Why does Europe tolerate its artistic geniuses committing sex crimes?

Daniel TencerWebsite

Among the remarkable details of Roman Polanski’s arrest last fall was the notably different reaction to it on the two sides of the Atlantic Ocean. While the North American media published explicit and condemnatory accounts of Polanski’s rape of a thirteen-year-old girl, in Europe the reaction was much more ambivalent. The governments of France and Poland both came to Polanski’s defense, and when he was released on bail, his sister-in-law thanked French President Nicolas Sarkozy for stepping in on the film director’s behalf.

With so little to gain politically from defending a convicted child rapist—and, one would think, plenty to lose—why would European politicians bother? The answer lies in Europe’s relationship to its artists, and the mythos of their genius. Simply put, sexual transgression, even to a criminal degree, has always been an accepted, even expected, quality of the continent’s most celebrated artists.

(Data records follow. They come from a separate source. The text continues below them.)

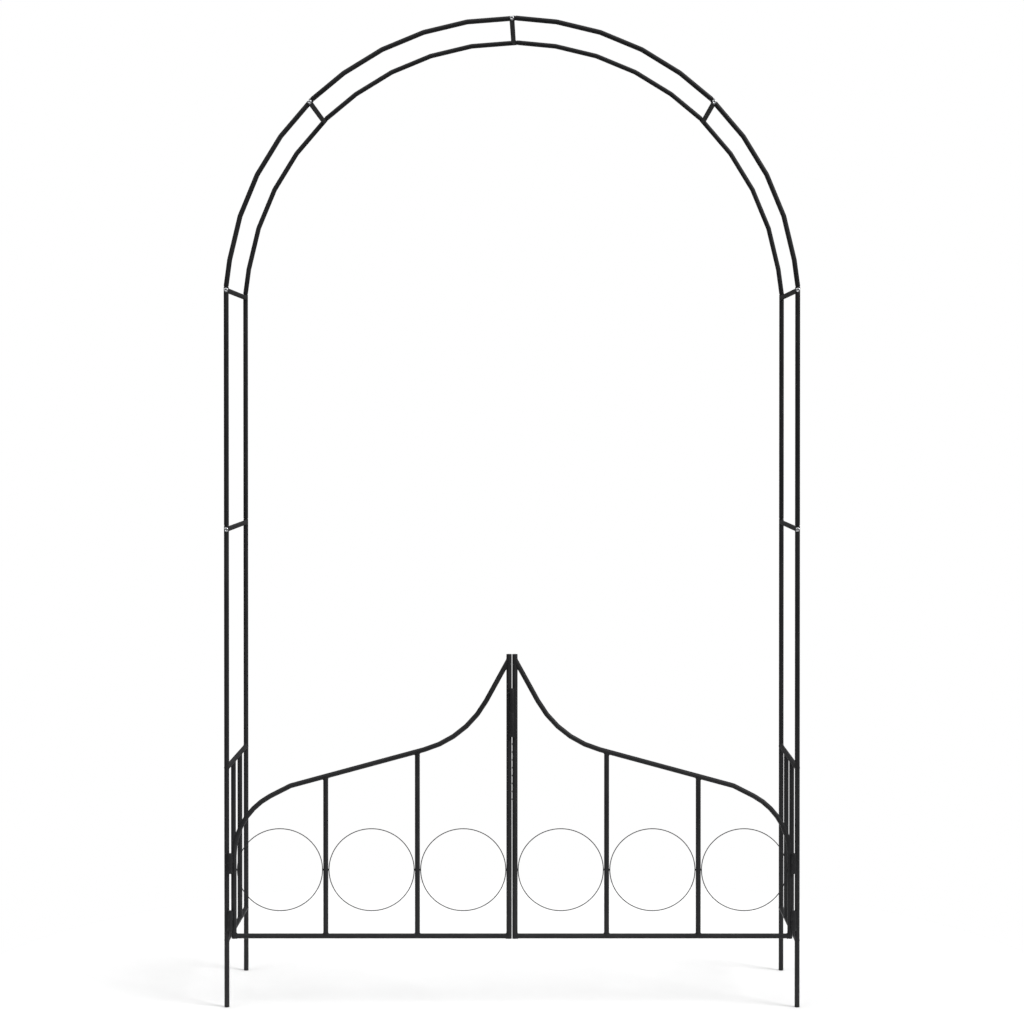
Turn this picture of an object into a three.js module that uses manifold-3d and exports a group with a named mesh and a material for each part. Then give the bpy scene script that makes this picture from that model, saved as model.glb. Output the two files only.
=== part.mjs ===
// Garden arch of steel tube with a two-leaf gate, in millimetres.
// X runs across the passage, Y from the gate side to the back, Z up; the legs stand on Z = 0.
import * as THREE from 'three';
import { mergeVertices } from 'three/addons/utils/BufferGeometryUtils.js';
import Module from 'manifold-3d';

const wasm = await Module();
wasm.setup();

// ---- driving dimensions ----
const tubeRadius = 6;
const boreRadius = 5.2;           // to the corners of the bore's section
const touchGap = 0.3;             // between faces that touch
const tubeSides = 12;
const smallSides = 8;             // of bores, bolt holes and the knob
const weldTolerance = 1e-3;       // corners closer than this are one corner
const crossingReach = 36;         // each way along a crossing tube, past the widest slanted end
const joinOverlap = 1;            // how far two solids that become one reach into each other

const legOffset = 684;            // from the middle to a leg's centre line
const hoopSpacing = 388;          // between the centre planes of the front and back hoops
const lowerJointHeight = 1146;    // where an upper leg plugs into a lower leg
const upperJointHeight = 1719;    // where the arch plugs into an upper leg
const archRadius = 684;
const archCentreHeight = 1684.4;
const archKink = 9;               // degrees between the bends of the arch
const shoulderAngle = 45;         // degrees from the crown to the joint in each side of the arch
const firstArchBend = 81;         // degrees from the crown to the lowest bend

const seamOffset = 8;             // from a joint's bolt to the end of the outer tube
const spigotNarrowing = 1.5;      // how far a narrowed end's wall is drawn in
const spigotLength = 28;
const neckLength = 1.5;

const boltHoleRadius = 3.05;
const endThickness = 2;           // of the disc that closes a leg's foot or a stile's top

const sideTopHeight = 574;        // rails of the panel that joins a front leg to a back leg
const sideBottomHeight = 160;

const gateBottomHeight = 170.4;   // centre line of a leaf's bottom rail
const innerStileRadius = 6.4;
const innerStileBore = 5.6;
const innerStileOffset = 7.05;
const gatePitch = 219.8;          // between neighbouring uprights of a leaf
const innerStileTop = 847;
const railStartHeight = 834.8;    // where the swept top rail meets the inner stile
const railStartSlope = 61.2;      // degrees below level, going outwards
const railSlope = 15.14;
const innerBendRadius = 242;
const innerBendSteps = 5;
const cornerRadius = 163.6;
const cornerCentreHeight = 362.1;
const cornerStart = 28;           // degrees past upright, seen from the corner's centre
const cornerSteps = 7;
const railEndOffset = 531;        // where the straight stretch of the rail ends
const railEndHeight = 531.2;

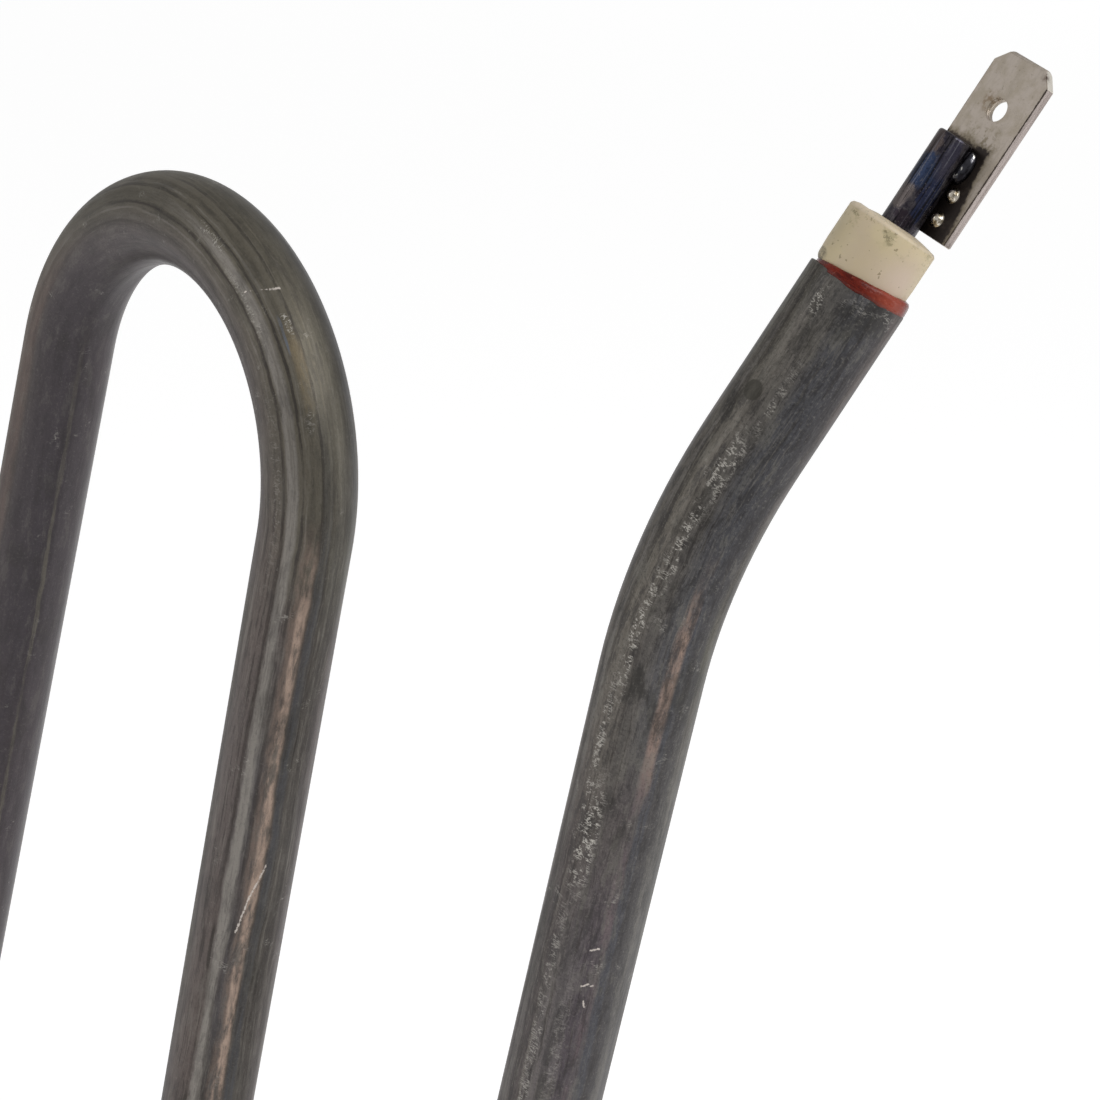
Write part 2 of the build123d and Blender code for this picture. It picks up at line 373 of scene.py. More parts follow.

The French poet Charles Baudelaire frequented prostitutes so wantonly that he spent much of his time treating his syphilis and gonorrhea. His contemporary Arthur Rimbaud, was said to have offered a personal enemy a glass of milk spiked with his own semen. Things weren’t much different on the other side of the English channel. Oscar Wilde’s opposition to Britain’s draconian anti-homosexuality laws is justly celebrated today—but his predilection for underaged male prostitutes is hardly as laudable. Wilde did two years of hard labour for “homosexual acts,” but he would have spent as much time or more in jail today for statutory rape. Lord Byron once offered the mother of a 12-year-old girl 500 pounds for her. When the mother rejected his offer, he wrote “Maid of Athens, Ere We Part” in the girl’s name. Byron was eventually forced to leave England permanently amid allegations of incest, but when he died, the Times of London declared him “The most remarkable Englishman of his generation.” The sentiment survives today: on the sex lives of contemporary artists, the same paper recently quipped, “Even strait-laced Middle England bottles its outrage, accepting this side-effect of genius.”

Yet art critics and historians have often argued that the stories of artists’ wild sex lives are often overblown, the product of oversized egos and reputations. As the English conceptual artist Dinos Chapman recently said, “The truth is that artists aren’t that special. People just like to think so— especially artists.” Belatedly awaiting justice under house arrest, Polanski may yet find that to be true.